Dr. O: I haven't been in your city since 1954.  I had a wonderful night in a subterranean tavern on Third Avenue.  They had a mug from every college/university in the U.S. and a very nice lady took pity on us GI's and bought several rounds.  Can't recall the name of the place.

HH: New York is arguably a city that should encourage more personal contact and the creation of third places because it's largely a pedestrian city with numerous distinct neighborhoods; but we've seen many third places disappear in just the last two years only to be replaced by the likes of Applebee's, The Olive Garden, and enormous condominium towers.  What can we do, as individuals, to help preserve third places in the face of corporate "development"? 

DR. O: The corporate colonization of the public realm seems unstoppable.  Independent operations can form associations, buy in bulk, and get similar discounts.  The mayor of Harrisburg PA gives an award each year to new establishments that help unite the city.  It helps to support an independent by picking one for regular meetings of friends.  My place responded by making Spaten's Optimator beer available just for me. 

HH: Is there a town or city that you know of that has been particularly successful in terms of third place creation?

DR. O: Who has been successful in creating third places?  The state of Wisconsin.  Walla Walla, WA, I hear, has done very well.

HH: Do you have a personal favorite third place?
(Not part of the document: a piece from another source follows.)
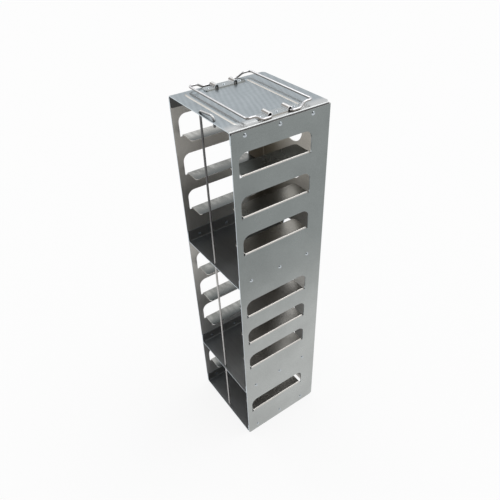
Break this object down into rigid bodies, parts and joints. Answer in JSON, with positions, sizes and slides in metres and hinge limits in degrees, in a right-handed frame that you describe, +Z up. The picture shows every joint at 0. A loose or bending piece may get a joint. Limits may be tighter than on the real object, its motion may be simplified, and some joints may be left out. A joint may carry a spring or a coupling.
{
  "type": "vertical freezer rack",
  "caption": "Tall open-fronted rack of folded stainless sheet for stacking sample boxes in a chest freezer, with side tabs, shelves, a lift-out locking rod and folding wire handles.",
  "frame": {"origin": "middle of the footprint, on the surface that the rack stands on", "axes": "+X to the right-hand side as seen from the open front, -Y out of the open front, +Z up"},
  "size_m": [0.146, 0.1454, 0.5804],
  "materials": {
    "case_sheet": "satin",
    "shelf_sheet": "satin",
    "top_sheet": "satin",
    "strip_sheet": "satin",
    "handle_wire": "polished",
    "rod_wire": "polished",
    "rivet_steel": "polished"
  },
  "bodies": {
    "rack": {"folded_case": "case_sheet", "base_plate": "shelf_sheet", "lower_shelf": "shelf_sheet", "upper_shelf": "shelf_sheet", "top_plate": "top_sheet", "left_hinge_strip": "strip_sheet", "right_hinge_strip": "strip_sheet", "left_top_rivets": "rivet_steel", "left_upper_shelf_rivets": "rivet_steel", "left_lower_shelf_rivets": "rivet_steel", "left_base_rivets": "rivet_steel", "right_top_rivets": "rivet_steel", "right_upper_shelf_rivets": "rivet_steel", "right_lower_shelf_rivets": "rivet_steel", "right_base_rivets": "rivet_steel", "left_hinge_strip_rivets": "rivet_steel", "right_hinge_strip_rivets": "rivet_steel"},
    "front_bail": {"front_handle": "handle_wire"},
    "rear_bail": {"rear_handle": "handle_wire"},
    "rod": {"locking_rod": "rod_wire"}
  },
  "joints": [
    {"name": "front_handle_hinge", "type": "hinge", "parent": "rack", "child": "front_bail", "pos_m": [0, -0.0134, 0.57378], "axis": [-1, 0, 0], "range_deg": [0, 100]},
    {"name": "rear_handle_hinge", "type": "hinge", "parent": "rack", "child": "rear_bail", "pos_m": [0, 0.0154, 0.57378], "axis": [1, 0, 0], "range_deg": [0, 100]},
    {"name": "locking_rod_slide", "type": "slide", "parent": "rack", "child": "rod", "axis": [0, 0, 1], "range_m": [0, 0.57]}
  ]
}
How long have you been going? What do you value most about it?

Dr. O: I frequent a sports bar at 4:00 PM when the sound is off all the TVs and my friends are there.  We tip well, I donated La Crosse sticks, give the owner a bottle of home-made coffee liqueur now and then.  The cute young things who serve us are very nice having decided we are all over the hill.  We've used it for that past 6 years having lost our Italian restaurant to their reduction in serving hours.

     - In the interest of full disclosure, we'd like it to be known that we have been to the Old Ebbitt Grill in Washington, D.C. and loved it. We've been often. Also, we are big fans of Spaten Optimator. For the foreseeable future, you may want to look for us on Third Ave., hoping to find a subterranean tavern with many collegiate mugs that predates 1954. If it’s possible, we have a deeper respect for Dr. Oldenburg now. We're so grateful that he took the time to answer our questions, and hope you're curious enough to buy one of his books and seek out your own third place. And when you find it...Let us know about it!
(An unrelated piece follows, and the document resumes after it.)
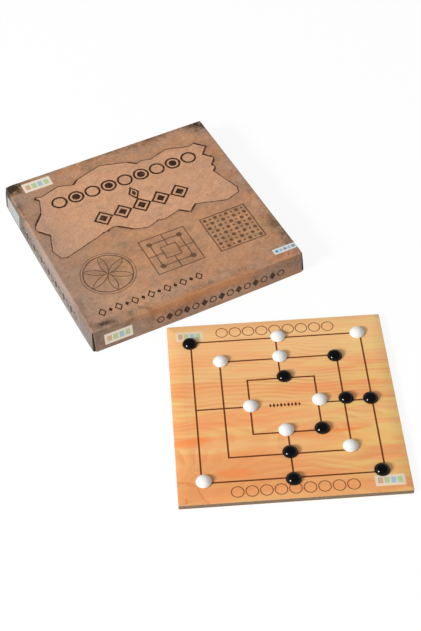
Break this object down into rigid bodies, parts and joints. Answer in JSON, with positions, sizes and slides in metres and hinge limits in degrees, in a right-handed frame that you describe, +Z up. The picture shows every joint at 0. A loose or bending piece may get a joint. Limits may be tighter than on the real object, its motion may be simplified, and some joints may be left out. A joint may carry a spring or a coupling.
{
  "type": "board game box with board and stones",
  "caption": "Flat square card box with a lift-off lid, and a morris board with domed playing stones laid out in front of it.",
  "frame": {"origin": "middle of the tray's underside, on the table", "axes": "+X along the box's front edge to the right, +Y from the box's front to its back, +Z up; the board lies at -Y, turned 22.8 degrees clockwise seen from above"},
  "size_m": [0.3136, 0.5904, 0.03],
  "materials": {
    "lid_card": "satin",
    "tray_card": "matte",
    "insert_card": "matte",
    "leaflet_paper": "matte",
    "board_fibre": "matte",
    "board_print": "satin",
    "stone_white": "gloss",
    "stone_black": "gloss"
  },
  "bodies": {
    "tray": {"tray": "tray_card", "insert": "insert_card", "rules_leaflet": "leaflet_paper"},
    "lid": {"lid": "lid_card"},
    "board": {"board_core": "board_fibre", "board_face_print": "board_print", "board_back_print": "board_print"},
    "stone_white_1": {"stone_white_1": "stone_white"},
    "stone_white_2": {"stone_white_2": "stone_white"},
    "stone_white_3": {"stone_white_3": "stone_white"},
    "stone_white_4": {"stone_white_4": "stone_white"},
    "stone_white_5": {"stone_white_5": "stone_white"},
    "stone_white_6": {"stone_white_6": "stone_white"},
    "stone_white_7": {"stone_white_7": "stone_white"},
    "stone_white_8": {"stone_white_8": "stone_white"},
    "stone_white_9": {"stone_white_9": "stone_white"},
    "stone_black_1": {"stone_black_1": "stone_black"},
    "stone_black_2": {"stone_black_2": "stone_black"},
    "stone_black_3": {"stone_black_3": "stone_black"},
    "stone_black_4": {"stone_black_4": "stone_black"},
    "stone_black_5": {"stone_black_5": "stone_black"},
    "stone_black_6": {"stone_black_6": "stone_black"},
    "stone_black_7": {"stone_black_7": "stone_black"},
    "stone_black_8": {"stone_black_8": "stone_black"},
    "stone_black_9": {"stone_black_9": "stone_black"}
  },
  "joints": [
    {"name": "lid_lift", "type": "slide", "parent": "tray", "child": "lid", "axis": [0, 0, 1], "range_m": [0, 0.08]},
    {"name": "board_lift", "type": "slide", "parent": "tray", "child": "board", "axis": [0, 0, 1], "range_m": [0, 0.06]},
    {"name": "stone_white_1_lift", "type": "slide", "parent": "board", "child": "stone_white_1", "axis": [0, 0, 1], "range_m": [0, 0.03]},
    {"name": "stone_white_2_lift", "type": "slide", "parent": "board", "child": "stone_white_2", "axis": [0, 0, 1], "range_m": [0, 0.03]},
    {"name": "stone_white_3_lift", "type": "slide", "parent": "board", "child": "stone_white_3", "axis": [0, 0, 1], "range_m": [0, 0.03]},
    {"name": "stone_white_4_lift", "type": "slide", "parent": "board", "child": "stone_white_4", "axis": [0, 0, 1], "range_m": [0, 0.03]},
    {"name": "stone_white_5_lift", "type": "slide", "parent": "board", "child": "stone_white_5", "axis": [0, 0, 1], "range_m": [0, 0.03]},
    {"name": "stone_white_6_lift", "type": "slide", "parent": "board", "child": "stone_white_6", "axis": [0, 0, 1], "range_m": [0, 0.03]},
    {"name": "stone_white_7_lift", "type": "slide", "parent": "board", "child": "stone_white_7", "axis": [0, 0, 1], "range_m": [0, 0.03]},
    {"name": "stone_white_8_lift", "type": "slide", "parent": "board", "child": "stone_white_8", "axis": [0, 0, 1], "range_m": [0, 0.03]},
    {"name": "stone_white_9_lift", "type": "slide", "parent": "board", "child": "stone_white_9", "axis": [0, 0, 1], "range_m": [0, 0.03]},
    {"name": "stone_black_1_lift", "type": "slide", "parent": "board", "child": "stone_black_1", "axis": [0, 0, 1], "range_m": [0, 0.03]},
    {"name": "stone_black_2_lift", "type": "slide", "parent": "board", "child": "stone_black_2", "axis": [0, 0, 1], "range_m": [0, 0.03]},
    {"name": "stone_black_3_lift", "type": "slide", "parent": "board", "child": "stone_black_3", "axis": [0, 0, 1], "range_m": [0, 0.03]},
    {"name": "stone_black_4_lift", "type": "slide", "parent": "board", "child": "stone_black_4", "axis": [0, 0, 1], "range_m": [0, 0.03]},
    {"name": "stone_black_5_lift", "type": "slide", "parent": "board", "child": "stone_black_5", "axis": [0, 0, 1], "range_m": [0, 0.03]},
    {"name": "stone_black_6_lift", "type": "slide", "parent": "board", "child": "stone_black_6", "axis": [0, 0, 1], "range_m": [0, 0.03]},
    {"name": "stone_black_7_lift", "type": "slide", "parent": "board", "child": "stone_black_7", "axis": [0, 0, 1], "range_m": [0, 0.03]},
    {"name": "stone_black_8_lift", "type": "slide", "parent": "board", "child": "stone_black_8", "axis": [0, 0, 1], "range_m": [0, 0.03]},
    {"name": "stone_black_9_lift", "type": "slide", "parent": "board", "child": "stone_black_9", "axis": [0, 0, 1], "range_m": [0, 0.03]}
  ]
}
The Historian Speaks: Pub Culture.


So many people have asked us, “How did you come up with the idea for Happy Hour”? Here’s a go at explaining it.

I’ve always been fascinated by the “pub culture”, as I’ve referred to it; what matters is not so much simply a place to go and drink, but a place that serves and helps to create a community.  Some time ago, I came across Kevin C. Kearns’ wonderful book “Dublin Pub Life and Lore” and was hooked (It’s a great read, I recommend it highly).  Mr. Kearns had conducted interviews with a generation of old time regulars in Dublin’s colorful and disappearing pub scene.  The world he explored of pintmen, publicans and oddball behavior had me hooked. But that way of life is fading:  Why?

Recently, I came across author Ray Oldenburg’s “The Great Good Place” which deals with why we need places like pubs, taverns, and café’s in our lives and communities. He calls them “third places” (our homes and work being the first and second) and lays out a convincing argument as to why we need a place free from the expectations and responsibilities of the first two. The cast of characters we meet at home and at work changes little, but the cast of a “third place” can change greatly. Also, in a third place we are free to be ourselves, or create a self we choose. Roles can be dissolved. A lawyer can sit elbow to elbow with a mailman, an artist, a student, a waiter. Roles we play on a daily basis can be abandoned and we are welcomed on new terms.

Not all bars and pubs are third places. It takes more than a liquor license to create them. It takes character and characters; conversation and debate. It takes a willingness to be open and include newcomers while enjoying “the regulars”. Sadly, in our world now, these places are becoming rarer as we develop communities that make no place for a “local”. Subdivisions often create neighborhoods of people who share a zip code and little else, isolated in their homes without a third place to bring them together.  And let’s not even begin down the road of the effects of corporate meddling on the independent pub owner.

So Happy Hour came about, in part, to find some of these “third places” and tell their stories. We are the three good friends who want to tell you the stories of the people, the places, the drink and food that are more than just a pick up joint or a business expense. Places that create something unique, weird, funny, and meaningful.

They say the best stories are true. There are countless Happy Hour destinations out there. We want to show you the “third places” you’ll tell your friends about. Maybe you’ll find your own local. Or maybe we’ll all just have some fun.   Cheers!